The Learning Curve and Skill Development

Nobody walks into a professional kitchen and operates at full speed. The progression from culinary school graduate to competent line cook typically takes at least a year of focused work on the same station. Speed develops gradually as individual techniques become automatic and systems become second nature.

Smart kitchens accelerate this learning through deliberate practice. New cooks start on prep, building knife skills and learning ingredient characteristics. They progress to simpler stations during slower shifts, building confidence before facing dinner rush pressure. Each step builds on previous skills, creating a structured path to competency.

The best cooks actively study their craft outside of service. They practice knife cuts at home. They test doneness techniques on their days off.

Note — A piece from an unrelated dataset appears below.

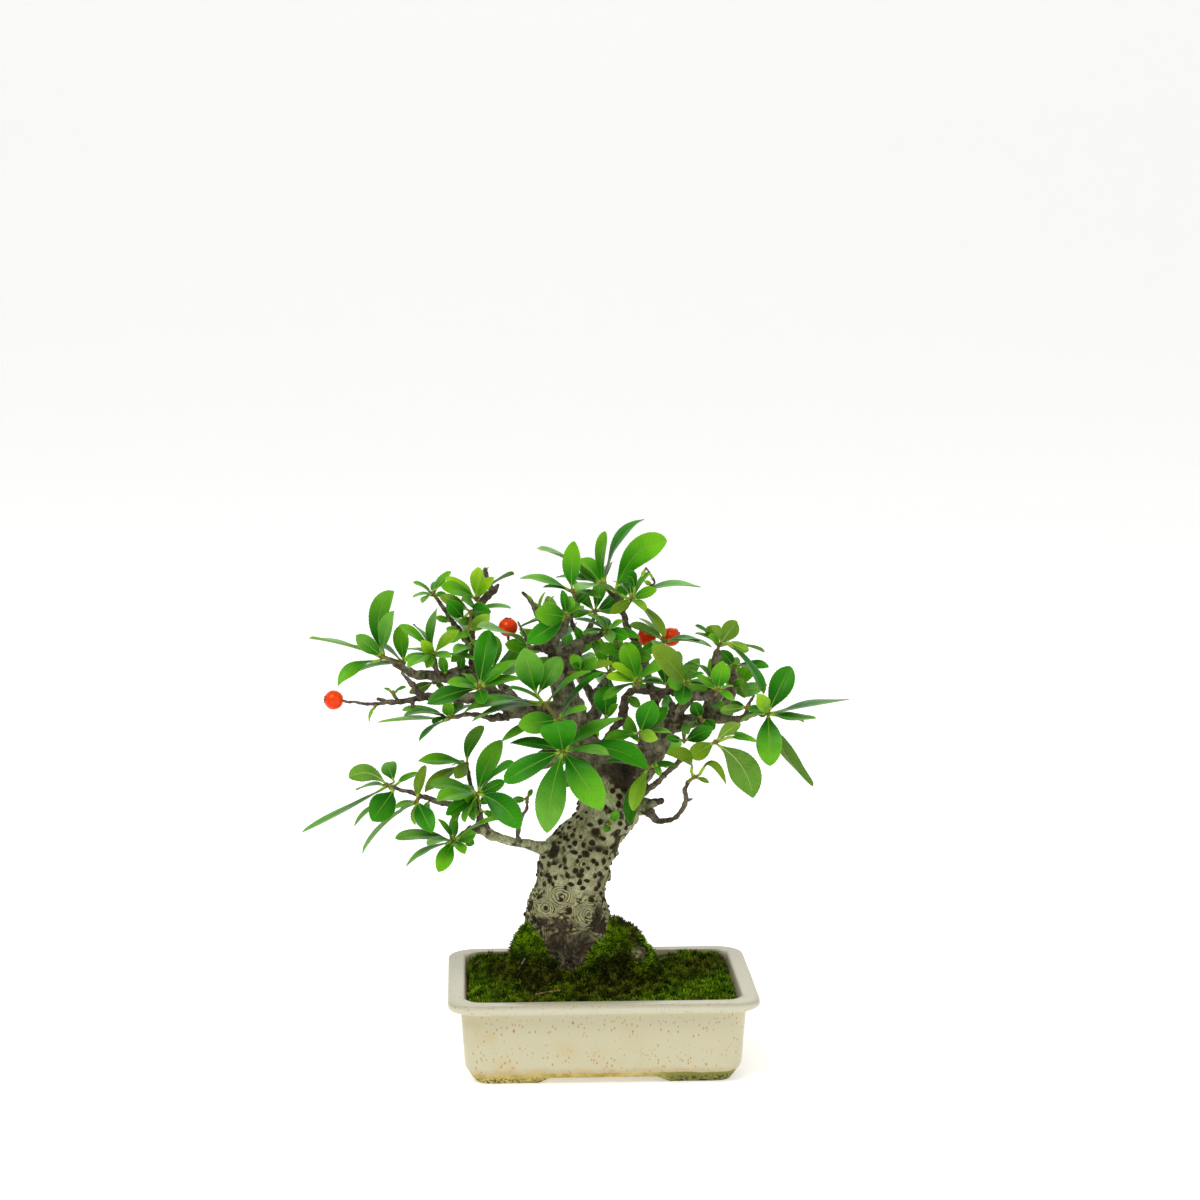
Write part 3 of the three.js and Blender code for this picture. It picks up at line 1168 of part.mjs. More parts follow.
const woodRoom = makeWood(CLEARANCE);
addPiece('pot', makePot(), 'glaze');
drainCentres().forEach((centre, k) => {
  const name = k === 0 ? 'drain_screen_left' : 'drain_screen_right';
  addPiece(name, solidFrom(screenGeometry(centre, 0)), 'screen');
});
addPiece('soil', makeSoil(woodRoom), 'soil');
addPiece('moss', makeMoss(woodRoom), 'moss');
addPiece('wood', makeWood(0), 'bark');
for (const [name, middle, stalkEnd] of BERRIES) {
  addPiece(name, makeBerry(placeAt(...middle), placeAt(...stalkEnd)), 'berry');
}
for (const [name, shoots] of layOutLeaves()) {
  addPiece(name, makeSpray(shoots, woodRoom), 'leaf');
}

const extent = new THREE.Box3().setFromObject(bonsai);
bonsai.position.set(
  -(extent.min.x + extent.max.x) / 2,
  -(extent.min.y + extent.max.y) / 2,
  -extent.min.z,
);
bonsai.updateMatrixWorld(true);

export default bonsai;
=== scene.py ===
import math

import bpy
import numpy as np
from mathutils import Matrix, Vector


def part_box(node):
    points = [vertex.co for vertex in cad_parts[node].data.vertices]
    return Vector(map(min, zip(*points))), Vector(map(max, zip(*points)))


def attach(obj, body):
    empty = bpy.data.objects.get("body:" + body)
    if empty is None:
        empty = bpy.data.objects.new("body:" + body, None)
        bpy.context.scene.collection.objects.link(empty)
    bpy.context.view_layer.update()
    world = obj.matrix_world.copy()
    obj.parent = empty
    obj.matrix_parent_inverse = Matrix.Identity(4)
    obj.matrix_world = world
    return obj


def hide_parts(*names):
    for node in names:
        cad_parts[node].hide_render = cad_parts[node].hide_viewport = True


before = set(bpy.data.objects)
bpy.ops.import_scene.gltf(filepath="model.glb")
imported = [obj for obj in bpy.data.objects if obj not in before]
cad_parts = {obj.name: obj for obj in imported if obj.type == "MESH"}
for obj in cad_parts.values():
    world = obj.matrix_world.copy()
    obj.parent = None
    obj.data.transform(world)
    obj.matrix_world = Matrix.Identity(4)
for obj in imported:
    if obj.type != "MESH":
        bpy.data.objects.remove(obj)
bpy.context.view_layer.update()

# Viewpoint. The tree is placed by what the photograph shows: across and down are
# pixels of its 1200 x 1200 frame, and near is the distance in mm in front of the
# upright plane through the pot's middle. Shapes are worked out in mm from there.
MM = 0.001
PHOTO_SIZE = 1200
FOCAL_LENGTH = 2838
SENSOR_WIDTH = 36
VIEW_DISTANCE = 1135
VIEW_HEIGHT = 348
VIEW_TURN = math.radians(2.7)
VIEW_TILT = math.radians(7.9)

pot_low, pot_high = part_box("pot")
pot_middle = np.array([(pot_low[0] + pot_high[0]) / 2, (pot_low[1] + pot_high[1]) / 2, 0.0])
toward_viewer = np.array([-math.sin(VIEW_TURN), -math.cos(VIEW_TURN), 0.0])
view_right = np.array([math.cos(VIEW_TURN), -math.sin(VIEW_TURN), 0.0])
view_forward = np.array([
    math.sin(VIEW_TURN) * math.cos(VIEW_TILT),
    math.cos(VIEW_TURN) * math.cos(VIEW_TILT),
    -math.sin(VIEW_TILT),
])
view_up = np.cross(view_right, view_forward)
viewpoint = toward_viewer * VIEW_DISTANCE + np.array([0.0, 0.0, VIEW_HEIGHT])


def place_at(across, down, near):
    half = PHOTO_SIZE / 2
    ray = view_forward + view_right * (across - half) / FOCAL_LENGTH + view_up * (half - down) / FOCAL_LENGTH
    return viewpoint + ray * (near - VIEW_DISTANCE) / ray.dot(toward_viewer)


def seen_at(points):
    """Across and down of points in the photograph, and their distance along the view."""
    away = points - viewpoint
    depth = away @ view_forward
    across = PHOTO_SIZE / 2 + FOCAL_LENGTH * (away @ view_right) / depth
    down = PHOTO_SIZE / 2 - FOCAL_LENGTH * (away @ view_up) / depth
    return across, down, depth


def in_metres(points):
    return np.asarray(points) * MM + pot_middle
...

They think through timing sequences mentally, building the neural pathways that will fire automatically during service. This deliberate practice, separate from the pressure of real service, accelerates skill development enormously.

Professional kitchens move fast because every element – from physical space design to communication systems to individual skill development – is optimized for speed and consistency. It’s not magic or natural talent. It’s a comprehensive system refined over centuries of restaurant service, where every detail serves the singular purpose of getting excellent food to customers as quickly as possible. The chaos you see from the dining room is actually precise choreography built on preparation, practice, and relentless attention to efficient systems.